Investor wealth as measured by market capitalisation has shrunk to Sh2.199 trillion from Sh2.4 trillion at the beginning of this month.
Bank stocks, which account for 28 percent of the NSE’s total market valuation and a fifth of the market’s 96.2 billion total issued shares issued shares, have been on a decline partly attributed to the end of the dividend announcements season.
“Banking stocks have continued to drag the market lower in what we think could be a combination of book closures for dividend (for the 2018 financial year), coupled with contagion effect of trade wars and a bearish 2019 sector outlook,” said Standard Investment Bank in a note to investors.
Safaricom, the largest listed firm by market capitalisation, has shed Sh2.85 this month closing Wednesday at Sh26.70 despite its books remaining open for a Sh1.87 combined final and special dividend for the year ended March 2019.
This has had the effect of shaving off Sh114 billion from its market valuation, which stands at Sh1.07 trillion. The firm’s impact on the price-weighted NSE 20 share index is however less pronounced due to its the lower nominal value compared to stocks such as EABL and BAT Kenya.
In the past two weeks, the share prices of the two-largest listed lenders — Equity Bank and KCB — have retreated by 13.3 percent and 13.1 percent respectively, shaving Sh21 billion and Sh17 billion off their market valuations.
Standard Chartered and Cooperative Bank have seen their valuations fall by Sh5.6 billion and Sh1.7 billion respectively after their share prices retreated by 8.3 and 2.4 percent this month.
I&M Holding’s stock has also significantly affected the collective valuation of bank stocks, with its price falling by half from Sh120.25 to Sh60.25 in a downward price correction after the lender closed books on a one-for-one share bonus on May 10.
Its market valuation currently stands at Sh24.89 billion, but is expected to rebound once the new 413.4 million shares are credited into shareholders’ accounts on May 23.
Eight of the lenders are also trading ex-dividend, meaning that they have already closed their shareholder registers for 2018 payments.
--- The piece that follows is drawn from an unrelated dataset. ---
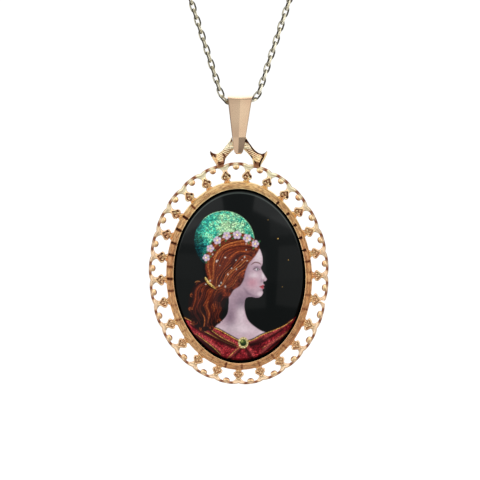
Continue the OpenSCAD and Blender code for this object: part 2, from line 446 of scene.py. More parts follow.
# How far the lip, the band's edge and the rim stand out from the even oval, at every fifteenth degree
uneven = {
    "lip": [-0.06, -0.08, -0.1, -0.05, 0.05, 0.1, 0.24, 0.36, 0.42, 0.42, 0.42, 0.4, 0.36, 0.25, 0.08,
        -0.02, 0.04, 0.05, 0.09, 0.12, 0.16, 0.08, 0.03, -0.02, -0.06],
    "edge": [-0.25, -0.3, -0.37, -0.36, -0.27, -0.13, 0.03, 0.22, 0.42, 0.49, 0.48, 0.43, 0.37, 0.31, 0.22,
        0.14, 0.08, 0.06, 0.04, 0.07, 0.05, 0, -0.07, -0.14, -0.25],
    "rim": [0.22, 0, -0.05, -0.14, -0.14, 0, 0, 0.03, 0.27, 0.33, 0.27, 0.22, 0.06, 0, 0.08, 0.11, 0.13,
        0.1, 0.18, 0.26, 0.4, 0.44, 0.41, 0.29, 0.22],
}


def standing(turn, out):
    degrees, stops = np.degrees(turn) % 360, np.arange(0, 361, 15)
    lip, edge, rim = (np.interp(degrees, stops, uneven[part]) for part in ("lip", "edge", "rim"))
    onBand = np.clip((out - 0.3) / 1.4, 0, 1)
    onBorder = np.clip((out - 1.7) / 3.6, 0, 1.1)
    return lip * (1 - onBand) + edge * onBand + (rim - edge) * onBorder


def wrapped(places, arch):
    # Takes a flat unit (x along the border, y beyond the enamel, z to the front) to its place on the oval
    station = arch + places[:, 0] / pitch
    station = station + np.interp(np.mod(station, arches), creep["at"], creep["by"])
    turn = turnAt(station * pitch)
    return np.column_stack([*beyond(turn, places[:, 1] + standing(turn, places[:, 1])), places[:, 2]])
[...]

Stocks tend to lose their lustre for dividend chasing investors once books have closed, with prices correcting back as demand weakens and some investors who have locked in the payout look to sell their shares.
The banking sector earnings outlook for this year is also clouded by the expected higher provisions for bad loans, which will directly hit profits and in turn dividend payments.
Genghis Capital analyst Patrick Mumu in a sector report on banks, predicted that loan provisions for the industry will rise by an average 53 percent year-on-year in 2019 as the IFRS base effect comes into play.
The new IFRS 9 accounting standards took effect from January 2018, but lenders were given a one-off opportunity to pass through some provisions in their reserves rather than the profit and loss account.
This year their bottom lines are however expected to suffer a hit as a result, especially with the sector bad loans ratio in the double digits.
“The asset quality in the banking sector has also been deteriorating over the past three years with the average NPL ratio recorded at 12 percent in December 2018 compared to 6.8 percent at the end of 2015, driven by a challenging operating environment,” said Mr Mumu.
Equity Bank #ticker:EQTY is so far the only listed lender that has released its quarter one results, which showed a 14 percent rise in provisions for bad loans to Sh409.9 million.
Equity Group’s gross non-performing loans rose by 22.4 percent or Sh5.4 billion to Sh29.4 billion in the three months to March, largely on the back of a deteriorating balance sheet in its Tanzania subsidiary where nearly a third of loans are not performing.
Other large blue chip counters at the NSE have in the meantime returned mixed performances this month.
BAT Kenya and Bamburi’s share prices remained unchanged Wednesday at Sh510 and Sh118 respectively compared to the beginning of the month.
EABL on the other hand has shed Sh19.25 or 8.6 percent in the two-week period, while KenGen #ticker:KEGN is down 0.6 percent at Sh6.12 per share.